It’s come and gone – a rare November Tropical Storm that made landfall (barely) here in South Florida. It crossed-over the Upper Florida Keys this past Sunday night with maximum sustained winds of 65 MPH. It came within about 65 miles (due south) of my home. Our maximum sustained winds here in Homestead Florida were just below 30 MPH, but we did have some wind gusts in the 40 to 50 MPH range late on Sunday night. That’s well below what was forecast. We also received about 4½ inches of rain – less than half of what was forecast. Parts of North Miami-Dade and Broward Counties received 12 to 18 inches of rain ! (They got more than they expected.)

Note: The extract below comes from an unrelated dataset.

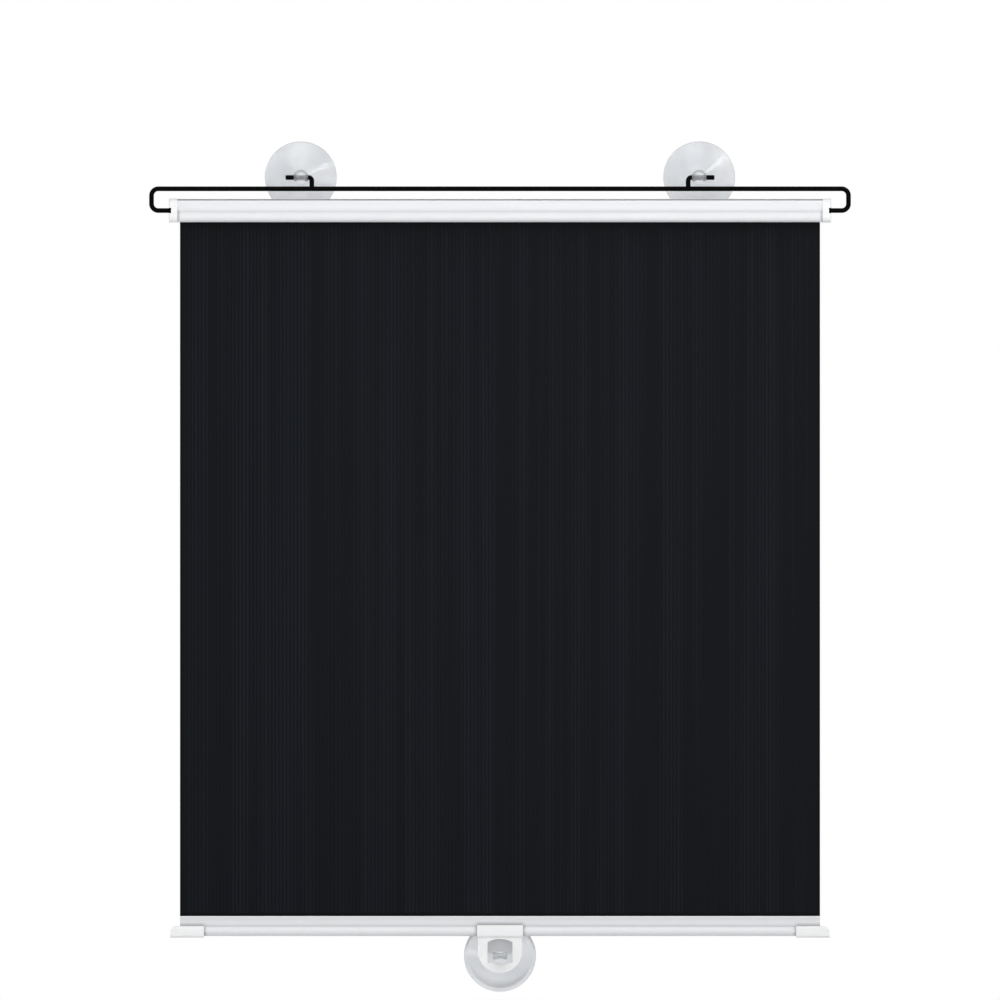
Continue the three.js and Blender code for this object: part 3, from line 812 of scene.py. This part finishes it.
def film_section(half, back):
    """The film's section as (x, y): ribs of uneven depth in front, flat behind, flat narrow hems."""
    count = round(2 * (half - HEM_WIDTH) / RIB_PITCH)
    pitch = 2 * (half - HEM_WIDTH) / count
    hem = RIB * HEM_SHARE
    front = [(-half, 0.0), (-half + HEM_EASE, hem), (-half + HEM_WIDTH - HEM_STEP, hem)]
    for i in range(count):
        centre = -half + HEM_WIDTH + (i + 0.5) * pitch
        for k in range(RIB_STEPS):
            share = k / RIB_STEPS
            front.append((centre + (share - 0.5) * pitch, rib_depth(i, share)))
    front += [(half - HEM_WIDTH + HEM_STEP, hem), (half - HEM_EASE, hem), (half, 0.0)]
    rear = [(half * share, back) for share in (1, 0.5, 0, -0.5, -1)]
    return [(x, back - FILM - depth) for x, depth in front] + rear


def film_stations(top, bottom, back):
    """Stations down the film: a bend inside the housing, then straight down to the rail."""
    top_y, low_y = fabric_low[1] + back, fabric_high[1] - back
    drops = [BEND_DROP * i / BEND_ROWS for i in range(BEND_ROWS)]
    drops += [BEND_DROP + (top - bottom - BEND_DROP) * i / FILM_ROWS for i in range(FILM_ROWS + 1)]
    stations = []
    for drop in drops:
        share = max(0.0, 1 - drop / BEND_DROP)
        y = low_y + (top_y - low_y) * share * share
        stations.append(lambda o, y=y, z=top - drop: [(x, y + d, z) for x, d in o])
    return stations


def make_fabric():
    """The shade film, which bends from the roller to the slot and then hangs straight."""
    half = (fabric_high[0] - fabric_low[0]) / 2
    top, bottom = fabric_high[2], fabric_low[2]
    back = (FILM + RIB) / 2
    shape = shell(film_section(half, back), film_stations(top, bottom, back))
    film = new_piece("shade_film", shape, SHADE, "cassette", "shade_fabric", 60)
    layer = film.data.uv_layers.new(name="film")
    for loop in film.data.loops:
        x, _, z = film.data.vertices[loop.vertex_index].co
        layer.data[loop.index].uv = (x, top * MM - z)
    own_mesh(film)


def rail_outline():
    """The rail's section as (y, z): two lips, a strip and a hollow bead."""
    meet = math.degrees(math.asin(STRIP_HALF / BEAD))
    mouth = math.degrees(math.asin(RAIL_SLIT_HALF / BEAD_BORE))
    top = rail_high[2]
    step = top - STRIP_LIP_HEIGHT
    shoulder = step - (STRIP_LIP_HALF - STRIP_HALF)
    edge = STRIP_LIP_EDGE
    right = [(RAIL_SLIT_HALF, top), (STRIP_LIP_HALF - edge, top), (STRIP_LIP_HALF, top - edge)]
    right += [(STRIP_LIP_HALF, step), (STRIP_HALF, shoulder)]
    outline = [(RAIL_Y + y, z) for y, z in right]
    outline += arc(RAIL_Y, BEAD_Z, BEAD, 90 - meet, meet - 270, 48)
    outline += [(RAIL_Y - y, z) for y, z in reversed(right)]
    outline += arc(RAIL_Y, BEAD_Z, BEAD_BORE, 90 + mouth, 450 - mouth, 32)
    return tidy(outline)


def make_rail():
    """The bar along the film's lower hem."""
    shape = along_x(rail_outline(), rail_low[0], rail_high[0], 6)
    new_piece("rail_strip", shape, EXTRUSION, "bottom_bar", "bottom_rail", 50)


def rail_cutter(start, end):
    """The rail's outside, grown by the sleeves' clearance."""
    radius = BEAD + SLEEVE_GAP
    strip = STRIP_HALF + SLEEVE_GAP
    meet = math.degrees(math.asin(strip / radius))
    top = rail_high[2]
    outline = [(RAIL_Y + strip, top)]
    outline += arc(RAIL_Y, BEAD_Z, radius, 90 - meet, meet - 270, 40)
    outline += [(RAIL_Y - strip, top)]
    return along_x(tidy(outline), start, end)


def make_rail_plug(side):
    """A rail plug: a sleeve open above for the strip and a nose with its upper outer corner cut back."""
    outer = BEAD + SLEEVE_GAP + SLEEVE_WALL
    top = BEAD_Z + BEAD
    start, end = plug_low[0], plug_high[0]
    corners = (SLEEVE_CORNER, SLEEVE_CORNER)
    section = rounded_box(RAIL_Y - outer, RAIL_Y + outer, BEAD_Z - outer, top, *corners)
    nose = [(end - NOSE_CUT, top + 2 * SPARE), (end - NOSE_CUT, top), (end, top - NOSE_CUT)]
    nose += [(end + SPARE, top - NOSE_CUT), (end + SPARE, top + 2 * SPARE)]
    corner = along_y(nose, RAIL_Y - 2 * outer, RAIL_Y + 2 * outer)
    sleeve = rail_cutter(start - SPARE, rail_high[0] + SLEEVE_GAP)
    shape = carved("plug", along_x(section, start, end), [("DIFFERENCE", sleeve), ("DIFFERENCE", corner)])
    shape = mirrored(shape, sign_of(side))
    name = "rail_end_plug_" + side
    plug = new_piece(name, shape, MOULDING, "bottom_bar", "rail_plug_" + side)
    bevel(plug, PLUG_EDGE)


def tab_plate(outer):
    """The tab's plate: round below, with small fillets below the clip."""
    half = TAB_WIDTH / 2
    top = BEAD_Z - BEAD - SLEEVE_GAP
    shoulder, fillet = tab_high[0] - TAB_FILLET / 4, BEAD_Z - outer
    outline = [(-shoulder, top), (-shoulder, fillet)]
    outline += quadratic((-shoulder, fillet), (-half, fillet), (-half, fillet - TAB_FILLET), 8)
    outline += arc(0, tab_low[2] + half, half, 180, 360, 40)
    outline += quadratic((half, fillet - TAB_FILLET), (half, fillet), (shoulder, fillet), 8)
    outline += [(shoulder, top)]
    return along_y(tidy(outline), -TAB_STAND_OFF - TAB_THICKNESS, -TAB_STAND_OFF)


def tab_window():
    """The window through the plate, with an arched top."""
    width, height = TAB_WINDOW
    low = tab_low[2] + TAB_RIM
    side, corner = width / 2, TAB_WINDOW_CORNER
    springing = low + height - TAB_ARCH
    outline = arc(corner - side, low + corner, corner, 180, 270, 6)
    outline += arc(side - corner, low + corner, corner, 270, 360, 6)
    outline += quadratic((side, springing), (0, springing + 2 * TAB_ARCH), (-side, springing), 20)
    return along_y(tidy(outline), -TAB_STAND_OFF - 2 * TAB_THICKNESS, -TAB_STAND_OFF + TAB_THICKNESS)


def make_tab():
    """The pull tab: clip round the bead, D-shaped plate and arched window."""
    outer = BEAD + SLEEVE_GAP + SLEEVE_WALL
    top = tab_high[2]
    radii = (SLEEVE_CORNER, (top - BEAD_Z + outer) / 2 - 0.1)
    section = rounded_box(RAIL_Y - outer, RAIL_Y + outer, BEAD_Z - outer, top, *radii, 12)
    clip = along_x(tidy(section), tab_low[0], tab_high[0])
    bead = rail_cutter(2 * tab_low[0], 2 * tab_high[0])
    steps = [("UNION", tab_plate(outer)), ("DIFFERENCE", tab_window()), ("DIFFERENCE", bead)]
    shape = carved("tab", clip, steps)
    tab = new_piece("pull_tab_blade", shape, MOULDING, "bottom_bar", "pull_tab")
    bevel(tab, TAB_EDGE, 4)


def dress_cad_nodes():
    """Materials for the CAD nodes that stay as they are."""
    finishes = {
        MOULDING: ["spring_anchor", "spring_plug", "idler_plug", "hem_rod"],
        ZINC: ["spring_shaft", "idler_pin", "roller_tube"],
        SPRING: ["torsion_spring"],
        SHADE: ["fabric_turns"],
    }
    for material, names in finishes.items():
        for name in names:
            obj = frame["nodes"][name]
            obj.data.materials.clear()
            obj.data.materials.append(material)
            for face in obj.data.polygons:
                face.use_smooth = True
            obj.data.set_sharp_from_angle(angle=math.radians(35))


# Camera, light and surroundings
def make_camera():
    """A straight front view that frames the object as the picture does."""
    camera = bpy.data.cameras.new("camera")
    camera.type = "ORTHO"
    camera.ortho_scale = VIEW_WIDTH * MM
    camera.clip_start, camera.clip_end = 0.01, 20
    obj = bpy.data.objects.new("camera", camera)
    scale = VIEW_WIDTH / PICTURE_ROWS
    obj.location = (0, -2.0, (CUPS_ROW - PICTURE_ROWS / 2) * scale * MM)
    obj.rotation_euler = (math.radians(90), 0, 0)
    bpy.context.scene.collection.objects.link(obj)
    bpy.context.scene.camera = obj


def new_lamp(name, size, power):
    """A soft rectangular lamp that the camera doesn't see."""
    lamp = bpy.data.lights.new(name, "AREA")
    lamp.shape = "RECTANGLE"
    lamp.size, lamp.size_y = size
    lamp.energy = power
    obj = bpy.data.objects.new(name, lamp)
    obj.visible_camera = False
    bpy.context.scene.collection.objects.link(obj)
    return obj


def make_lamp(name, location, target, size, power):
    """A lamp that points at a target."""
    obj = new_lamp(name, size, power)
    obj.location = location
    obj.rotation_euler = (Vector(target) - Vector(location)).to_track_quat("-Z", "Y").to_euler()


def make_strip(name, plan, power):
    """A narrow lamp that runs towards the viewer, beside the object: it draws radial streaks on the cups."""
    obj = new_lamp(name, (0.56, 0.11), power)
    facing = Vector((-plan[0], 0, -plan[1])).normalized()
    along = Vector((0, -1, 0))
    across = along.cross(facing)
    turn = Matrix((along, across, facing * -1)).transposed()
    obj.matrix_world = Matrix.Translation((plan[0], -0.62, plan[1])) @ turn.to_4x4()


def white_where_seen(tree, lit, seen):
    """A strength: `seen` for rays from the camera, in gloss and through glass, and `lit` for the rest."""
    path = tree.nodes.new("ShaderNodeLightPath")
    either = math_node(tree, "MAXIMUM", path.outputs["Is Camera Ray"], path.outputs["Is Glossy Ray"])
    shown = math_node(tree, "MAXIMUM", either, path.outputs["Is Transmission Ray"])
    strength = tree.nodes.new("ShaderNodeMapRange")
    strength.inputs["To Min"].default_value = lit
    strength.inputs["To Max"].default_value = seen
    tree.links.new(shown, strength.inputs["Value"])
    return strength.outputs["Result"]


def make_world():
    """A white world that lights softly."""
    world = bpy.data.worlds.new("studio")
    world.use_nodes = True
    bpy.context.scene.world = world
    tree = world.node_tree
    background = tree.nodes["Background"]
    background.inputs["Color"].default_value = (1, 1, 1, 1)
    tree.links.new(white_where_seen(tree, 0.36, 1.0), background.inputs["Strength"])


def make_lamps():
    """A large key from above, a fill from the right, a weak front light and two strips for the cups."""
    make_lamp("key", (-0.5, -1.5, 1.8), (0, 0, -0.25), (2.0, 1.2), 19)
    make_lamp("fill", (0.9, -1.6, -0.35), (0, 0, -0.35), (0.9, 0.9), 5)
    make_lamp("front", (0, -1.2, -0.12), (0, 0, -0.12), (0.9, 0.24), 1.8)
    make_strip("upper_streak", (0.552, 0.33), 1.8)
    make_strip("lower_streak", (-0.6, -0.41), 1.1)


def floor_material():
    """A pale matt floor that looks white in gloss, and less so through the clear cups."""
    material, tree, shader = node_material("pale_floor")
    shader.inputs["Base Color"].default_value = (0.9, 0.9, 0.9, 1)
    shader.inputs["Roughness"].default_value = 0.7
    shader.inputs["Specular IOR Level"].default_value = 0.0
    path = tree.nodes.new("ShaderNodeLightPath")
    through_clear = math_node(tree, "MULTIPLY", path.outputs["Is Transmission Ray"], -0.7)
    share = math_node(tree, "ADD", through_clear, 1.0)
    whiteness = math_node(tree, "MULTIPLY", path.outputs["Is Glossy Ray"], share)
    white = tree.nodes.new("ShaderNodeEmission")
    mix = tree.nodes.new("ShaderNodeMixShader")
    tree.links.new(whiteness, mix.inputs[0])
    tree.links.new(shader.outputs["BSDF"], mix.inputs[1])
    tree.links.new(white.outputs["Emission"], mix.inputs[2])
    tree.links.new(mix.outputs["Shader"], tree.nodes["Material Output"].inputs["Surface"])
    return material


def make_floor():
    """A pale floor below the object that keeps its shadow."""
    half = 3.0
    level = cad_low[2] - 0.06
    corners = [(-half, -half, level), (half, -half, level), (half, half, level), (-half, half, level)]
    mesh = bpy.data.meshes.new("floor")
    mesh.from_pydata(corners, [], [(0, 1, 2, 3)])
    mesh.materials.append(floor_material())
    floor = bpy.data.objects.new("floor", mesh)
    bpy.context.scene.collection.objects.link(floor)


bpy.context.scene.view_settings.view_transform = "Standard"
make_camera()
make_world()
make_lamps()
make_floor()
make_housing()
for side in ("left", "right"):
    make_cap(side)
make_wire()
for side in ("left", "right"):
    make_hook(side)
make_cup("cup_left_clear", "suction_cup_left", "cup_left", (-CUP_X, 0, 0))
make_cup("cup_right_clear", "suction_cup_right", "cup_right", (CUP_X, 0, 0))
lower_centre = (0, 0, (lower_cup_low[2] + lower_cup_high[2]) / 2)
make_cup("cup_lower_clear", "suction_cup_lower", "bottom_bar", lower_centre)
make_rail()
for side in ("left", "right"):
    make_rail_plug(side)
make_tab()
make_fabric()
dress_cad_nodes()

Hurricane Season continues on until the end of November, and it looks like another storm is brewing to the south of us. It will likely become Tropical Storm Iota – the 30TH named storm of the season.
It’s actually “Dry Season” here in South Florida. It started on October 15TH, and it continues on until May 15TH (7 months total). It’s been a very wet year – and that includes the first month of “Dry Season”. Much of Miami-Dade and Broward Counties have received 80 to 90 inches of rain so far in 2020 (well above average and approaching record highs). Here in Homestead (South Miami-Dade) we’re not quite at those levels, but we’re close.
With La Niña here (our strongest since 2011) it should be mostly warm and dry here in South Florida this winter with frequent but very short bursts of cold air behind cold fronts. There’s also the usual slight chance of a freeze in late-December / early-January. We came real close to a freeze last January (2020) when we dropped to 38°F / 3°C. We started 2020 with geckos falling from trees.
YEP – I’m a weather geek. I’ve been one for over 40 years.